--- RECORD LIST ---

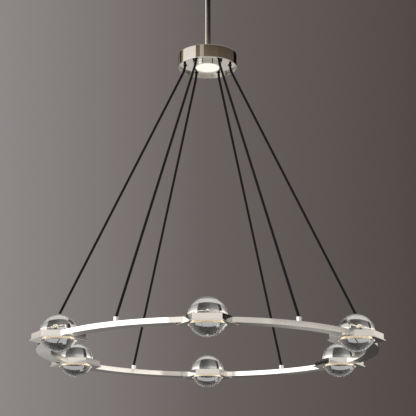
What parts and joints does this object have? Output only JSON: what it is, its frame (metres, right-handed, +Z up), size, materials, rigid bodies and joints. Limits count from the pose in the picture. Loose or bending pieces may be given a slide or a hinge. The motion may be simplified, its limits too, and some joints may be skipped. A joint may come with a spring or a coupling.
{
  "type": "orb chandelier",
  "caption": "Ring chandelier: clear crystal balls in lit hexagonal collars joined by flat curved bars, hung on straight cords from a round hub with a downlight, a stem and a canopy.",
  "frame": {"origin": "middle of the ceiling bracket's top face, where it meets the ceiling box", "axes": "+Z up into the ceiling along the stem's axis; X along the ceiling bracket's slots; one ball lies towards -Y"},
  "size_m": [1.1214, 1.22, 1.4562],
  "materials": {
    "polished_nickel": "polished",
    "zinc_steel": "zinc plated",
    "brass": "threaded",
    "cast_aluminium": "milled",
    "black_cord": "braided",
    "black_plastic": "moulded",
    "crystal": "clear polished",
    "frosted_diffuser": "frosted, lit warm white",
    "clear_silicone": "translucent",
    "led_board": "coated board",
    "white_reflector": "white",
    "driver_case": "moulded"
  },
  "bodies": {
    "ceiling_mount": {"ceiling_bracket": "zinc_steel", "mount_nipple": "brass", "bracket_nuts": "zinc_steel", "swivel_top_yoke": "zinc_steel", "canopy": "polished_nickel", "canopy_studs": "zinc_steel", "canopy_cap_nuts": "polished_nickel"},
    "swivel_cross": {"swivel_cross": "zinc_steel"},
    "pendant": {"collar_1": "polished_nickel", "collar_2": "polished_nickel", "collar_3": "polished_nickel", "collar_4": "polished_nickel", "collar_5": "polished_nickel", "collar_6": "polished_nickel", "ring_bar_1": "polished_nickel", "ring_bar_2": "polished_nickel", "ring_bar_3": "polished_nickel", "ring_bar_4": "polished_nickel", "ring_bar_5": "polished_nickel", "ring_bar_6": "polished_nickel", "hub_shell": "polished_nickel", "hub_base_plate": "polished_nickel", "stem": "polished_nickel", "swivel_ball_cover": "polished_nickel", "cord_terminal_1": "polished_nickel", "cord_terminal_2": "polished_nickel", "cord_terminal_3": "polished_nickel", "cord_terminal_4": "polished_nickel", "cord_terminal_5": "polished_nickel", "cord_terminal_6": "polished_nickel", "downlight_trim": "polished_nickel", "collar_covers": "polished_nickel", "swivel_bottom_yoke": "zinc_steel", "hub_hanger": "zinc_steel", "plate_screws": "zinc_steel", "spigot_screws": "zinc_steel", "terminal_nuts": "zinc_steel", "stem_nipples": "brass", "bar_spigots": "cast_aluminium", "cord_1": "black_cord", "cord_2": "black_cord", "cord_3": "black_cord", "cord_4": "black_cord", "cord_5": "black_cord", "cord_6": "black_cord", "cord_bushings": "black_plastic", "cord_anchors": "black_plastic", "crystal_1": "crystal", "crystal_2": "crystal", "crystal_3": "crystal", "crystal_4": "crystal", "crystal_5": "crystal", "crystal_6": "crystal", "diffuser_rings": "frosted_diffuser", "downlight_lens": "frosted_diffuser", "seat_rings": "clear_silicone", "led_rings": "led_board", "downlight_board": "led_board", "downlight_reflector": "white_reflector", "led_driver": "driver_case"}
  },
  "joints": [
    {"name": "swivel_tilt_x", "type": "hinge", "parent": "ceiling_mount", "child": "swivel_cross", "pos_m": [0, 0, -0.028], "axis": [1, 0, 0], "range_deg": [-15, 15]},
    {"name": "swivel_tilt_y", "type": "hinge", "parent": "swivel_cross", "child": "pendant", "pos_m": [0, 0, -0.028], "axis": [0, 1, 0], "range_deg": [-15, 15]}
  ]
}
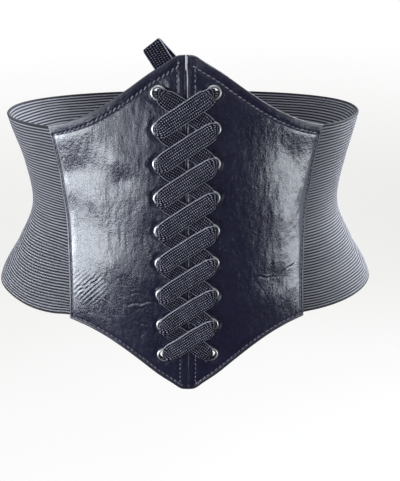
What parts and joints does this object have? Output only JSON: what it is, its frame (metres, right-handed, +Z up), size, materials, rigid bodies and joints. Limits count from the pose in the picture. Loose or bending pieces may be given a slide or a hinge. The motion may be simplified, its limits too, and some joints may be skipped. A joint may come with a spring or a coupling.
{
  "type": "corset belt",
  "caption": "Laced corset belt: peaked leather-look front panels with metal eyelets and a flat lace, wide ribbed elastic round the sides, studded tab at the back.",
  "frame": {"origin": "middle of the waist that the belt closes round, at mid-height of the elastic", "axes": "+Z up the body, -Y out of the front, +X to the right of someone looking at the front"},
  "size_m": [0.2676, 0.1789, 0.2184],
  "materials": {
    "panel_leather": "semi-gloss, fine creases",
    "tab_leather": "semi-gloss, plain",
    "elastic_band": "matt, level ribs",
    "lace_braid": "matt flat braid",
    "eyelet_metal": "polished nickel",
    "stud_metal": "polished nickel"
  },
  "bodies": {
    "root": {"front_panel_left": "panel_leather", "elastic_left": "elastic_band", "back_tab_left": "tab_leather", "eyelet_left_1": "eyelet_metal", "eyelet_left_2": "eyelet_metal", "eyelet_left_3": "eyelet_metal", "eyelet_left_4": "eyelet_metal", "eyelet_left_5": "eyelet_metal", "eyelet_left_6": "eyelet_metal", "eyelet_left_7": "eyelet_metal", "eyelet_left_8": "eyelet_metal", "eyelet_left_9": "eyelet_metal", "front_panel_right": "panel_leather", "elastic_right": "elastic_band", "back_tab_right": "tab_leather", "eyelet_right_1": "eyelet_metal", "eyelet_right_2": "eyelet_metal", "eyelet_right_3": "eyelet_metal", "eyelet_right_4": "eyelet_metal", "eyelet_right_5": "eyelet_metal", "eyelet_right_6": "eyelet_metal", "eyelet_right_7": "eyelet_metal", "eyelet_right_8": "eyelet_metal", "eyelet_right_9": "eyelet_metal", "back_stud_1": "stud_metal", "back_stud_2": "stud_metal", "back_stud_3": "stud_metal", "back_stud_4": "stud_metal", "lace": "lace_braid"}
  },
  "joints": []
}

---
--- RECORD LIST ---

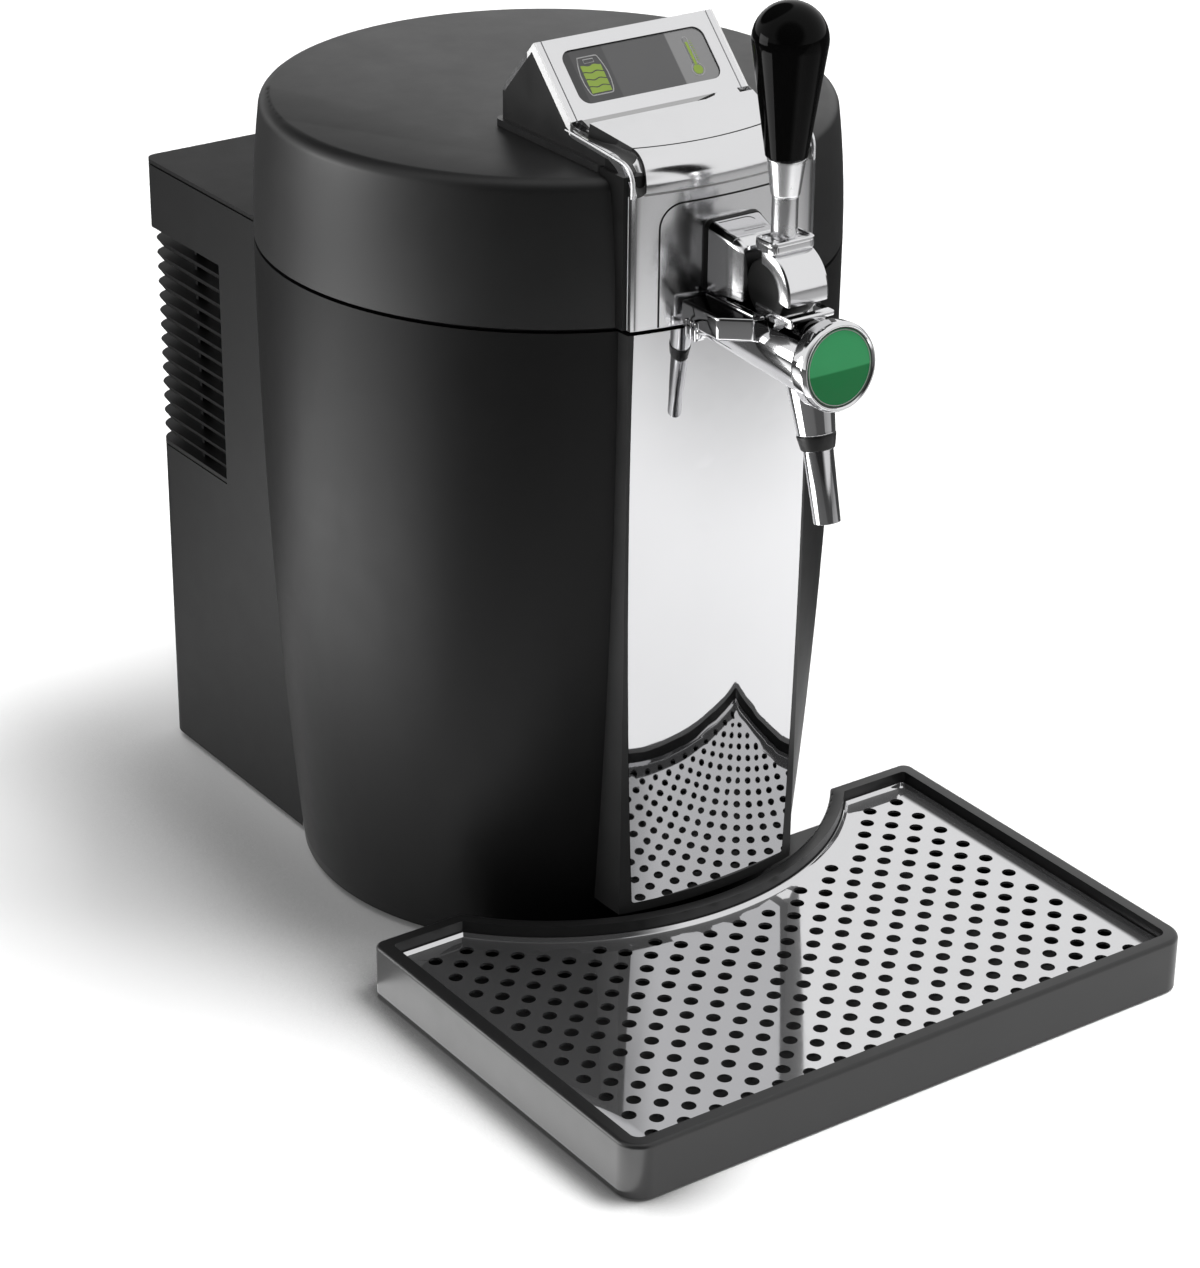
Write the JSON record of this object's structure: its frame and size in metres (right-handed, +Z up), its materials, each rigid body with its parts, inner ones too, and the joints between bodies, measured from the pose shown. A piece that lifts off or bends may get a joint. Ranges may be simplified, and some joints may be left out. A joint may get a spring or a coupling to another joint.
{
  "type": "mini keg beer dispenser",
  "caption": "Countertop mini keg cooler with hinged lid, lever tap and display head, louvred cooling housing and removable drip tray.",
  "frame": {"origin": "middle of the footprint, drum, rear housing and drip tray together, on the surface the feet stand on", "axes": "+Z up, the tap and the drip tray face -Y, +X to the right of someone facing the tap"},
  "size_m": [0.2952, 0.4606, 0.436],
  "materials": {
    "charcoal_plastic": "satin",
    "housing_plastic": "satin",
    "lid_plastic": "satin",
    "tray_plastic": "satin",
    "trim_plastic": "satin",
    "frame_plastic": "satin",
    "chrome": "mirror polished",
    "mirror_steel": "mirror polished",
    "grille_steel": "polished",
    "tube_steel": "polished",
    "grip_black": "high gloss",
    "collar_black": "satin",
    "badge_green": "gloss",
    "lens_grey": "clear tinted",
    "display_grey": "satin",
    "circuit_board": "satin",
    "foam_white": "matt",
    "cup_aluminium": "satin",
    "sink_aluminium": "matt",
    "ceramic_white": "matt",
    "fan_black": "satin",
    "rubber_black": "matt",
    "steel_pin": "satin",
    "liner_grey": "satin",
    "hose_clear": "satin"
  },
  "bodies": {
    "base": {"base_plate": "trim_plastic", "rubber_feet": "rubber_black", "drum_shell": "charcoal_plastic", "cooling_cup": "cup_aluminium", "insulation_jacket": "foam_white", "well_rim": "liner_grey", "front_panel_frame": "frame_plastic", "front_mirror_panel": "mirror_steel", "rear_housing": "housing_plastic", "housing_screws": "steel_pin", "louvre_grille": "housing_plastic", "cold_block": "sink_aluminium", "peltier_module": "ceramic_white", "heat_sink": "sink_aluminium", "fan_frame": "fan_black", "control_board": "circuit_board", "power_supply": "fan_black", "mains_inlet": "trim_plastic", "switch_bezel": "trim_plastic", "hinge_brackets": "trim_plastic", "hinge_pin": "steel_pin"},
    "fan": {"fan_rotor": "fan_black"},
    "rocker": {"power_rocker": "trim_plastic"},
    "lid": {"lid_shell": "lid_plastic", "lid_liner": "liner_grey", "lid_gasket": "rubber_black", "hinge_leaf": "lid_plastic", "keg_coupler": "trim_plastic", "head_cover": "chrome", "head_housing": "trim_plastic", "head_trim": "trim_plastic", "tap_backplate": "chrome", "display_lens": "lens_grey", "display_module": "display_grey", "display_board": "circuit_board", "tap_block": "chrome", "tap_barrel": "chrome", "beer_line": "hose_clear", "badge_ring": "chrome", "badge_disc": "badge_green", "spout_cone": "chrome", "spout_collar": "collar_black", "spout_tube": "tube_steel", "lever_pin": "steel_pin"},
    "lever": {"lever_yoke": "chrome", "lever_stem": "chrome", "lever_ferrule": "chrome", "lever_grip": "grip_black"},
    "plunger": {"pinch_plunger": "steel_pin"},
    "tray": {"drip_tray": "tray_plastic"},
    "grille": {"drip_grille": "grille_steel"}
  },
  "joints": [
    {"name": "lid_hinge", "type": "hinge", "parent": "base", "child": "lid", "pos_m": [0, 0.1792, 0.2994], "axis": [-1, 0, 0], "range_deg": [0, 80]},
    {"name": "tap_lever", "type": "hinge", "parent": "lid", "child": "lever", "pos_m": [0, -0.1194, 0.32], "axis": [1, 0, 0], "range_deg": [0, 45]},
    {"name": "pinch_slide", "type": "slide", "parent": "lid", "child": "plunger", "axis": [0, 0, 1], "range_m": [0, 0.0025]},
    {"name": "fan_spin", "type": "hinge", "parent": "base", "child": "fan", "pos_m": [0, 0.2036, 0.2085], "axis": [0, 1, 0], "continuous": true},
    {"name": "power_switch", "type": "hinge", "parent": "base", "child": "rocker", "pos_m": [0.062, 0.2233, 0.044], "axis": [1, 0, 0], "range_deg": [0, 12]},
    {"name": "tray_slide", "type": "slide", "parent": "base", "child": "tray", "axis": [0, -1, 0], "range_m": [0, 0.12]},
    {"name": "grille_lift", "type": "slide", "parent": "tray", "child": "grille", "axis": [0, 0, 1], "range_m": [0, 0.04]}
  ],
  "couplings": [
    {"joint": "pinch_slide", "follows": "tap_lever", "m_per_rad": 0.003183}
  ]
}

---
--- RECORD LIST ---

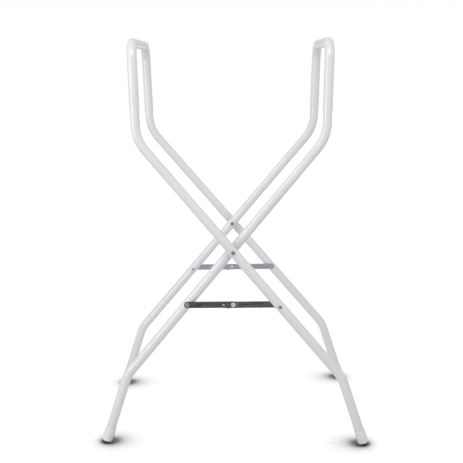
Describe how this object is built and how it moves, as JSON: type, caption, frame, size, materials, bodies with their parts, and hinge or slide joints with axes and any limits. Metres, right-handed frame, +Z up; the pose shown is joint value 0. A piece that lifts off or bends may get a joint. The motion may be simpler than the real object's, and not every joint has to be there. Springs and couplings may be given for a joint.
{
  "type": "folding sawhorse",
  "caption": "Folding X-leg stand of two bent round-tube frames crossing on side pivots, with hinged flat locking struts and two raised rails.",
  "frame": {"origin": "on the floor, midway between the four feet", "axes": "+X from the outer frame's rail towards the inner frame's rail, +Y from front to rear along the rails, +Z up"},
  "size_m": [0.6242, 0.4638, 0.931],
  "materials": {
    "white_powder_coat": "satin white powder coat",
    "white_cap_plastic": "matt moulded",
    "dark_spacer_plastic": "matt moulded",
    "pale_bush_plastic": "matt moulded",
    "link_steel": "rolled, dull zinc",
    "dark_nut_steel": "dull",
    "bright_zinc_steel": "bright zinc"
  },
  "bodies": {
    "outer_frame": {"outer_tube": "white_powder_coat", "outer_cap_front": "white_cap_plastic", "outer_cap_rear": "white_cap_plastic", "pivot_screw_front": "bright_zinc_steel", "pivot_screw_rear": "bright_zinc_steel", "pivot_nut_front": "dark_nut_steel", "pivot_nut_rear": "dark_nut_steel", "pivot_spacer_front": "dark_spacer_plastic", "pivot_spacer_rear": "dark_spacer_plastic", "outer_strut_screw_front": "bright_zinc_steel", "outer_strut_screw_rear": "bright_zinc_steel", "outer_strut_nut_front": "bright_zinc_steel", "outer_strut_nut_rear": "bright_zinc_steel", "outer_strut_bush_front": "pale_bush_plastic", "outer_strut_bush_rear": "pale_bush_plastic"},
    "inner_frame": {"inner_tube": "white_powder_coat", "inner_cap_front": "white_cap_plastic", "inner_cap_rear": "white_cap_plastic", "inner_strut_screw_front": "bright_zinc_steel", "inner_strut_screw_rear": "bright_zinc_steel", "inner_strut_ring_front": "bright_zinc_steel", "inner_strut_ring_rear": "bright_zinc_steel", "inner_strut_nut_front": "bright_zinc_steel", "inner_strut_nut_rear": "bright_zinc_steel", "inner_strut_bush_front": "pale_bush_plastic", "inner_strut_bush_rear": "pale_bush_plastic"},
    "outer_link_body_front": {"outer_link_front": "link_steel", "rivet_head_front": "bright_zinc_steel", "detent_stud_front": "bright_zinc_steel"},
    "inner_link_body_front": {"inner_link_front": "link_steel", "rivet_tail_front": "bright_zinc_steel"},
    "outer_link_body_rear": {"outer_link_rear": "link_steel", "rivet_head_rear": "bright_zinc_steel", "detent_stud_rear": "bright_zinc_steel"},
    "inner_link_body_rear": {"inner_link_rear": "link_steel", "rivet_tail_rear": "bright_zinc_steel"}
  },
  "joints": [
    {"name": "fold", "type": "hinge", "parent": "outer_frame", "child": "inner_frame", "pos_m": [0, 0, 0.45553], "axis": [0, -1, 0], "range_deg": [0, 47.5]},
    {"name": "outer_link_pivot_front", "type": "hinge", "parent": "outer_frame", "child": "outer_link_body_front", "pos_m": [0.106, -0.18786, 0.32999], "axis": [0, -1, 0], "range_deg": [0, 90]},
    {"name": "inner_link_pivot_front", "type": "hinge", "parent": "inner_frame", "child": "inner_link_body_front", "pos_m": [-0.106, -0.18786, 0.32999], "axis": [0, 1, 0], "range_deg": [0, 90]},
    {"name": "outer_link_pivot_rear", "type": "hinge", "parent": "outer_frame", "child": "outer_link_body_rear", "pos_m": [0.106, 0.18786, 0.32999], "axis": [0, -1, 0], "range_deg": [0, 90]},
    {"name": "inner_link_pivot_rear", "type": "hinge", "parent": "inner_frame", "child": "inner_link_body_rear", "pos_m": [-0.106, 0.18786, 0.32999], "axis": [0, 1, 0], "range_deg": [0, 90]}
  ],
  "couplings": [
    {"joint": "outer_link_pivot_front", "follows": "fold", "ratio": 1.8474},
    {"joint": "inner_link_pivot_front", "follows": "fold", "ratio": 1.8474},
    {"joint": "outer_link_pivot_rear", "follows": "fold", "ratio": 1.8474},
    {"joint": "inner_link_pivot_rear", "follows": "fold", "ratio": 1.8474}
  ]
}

---

OBJECTIVE -> Say how many lines in this listing hold the string "that", giving the count and nothing more.

OUTPUT -> 3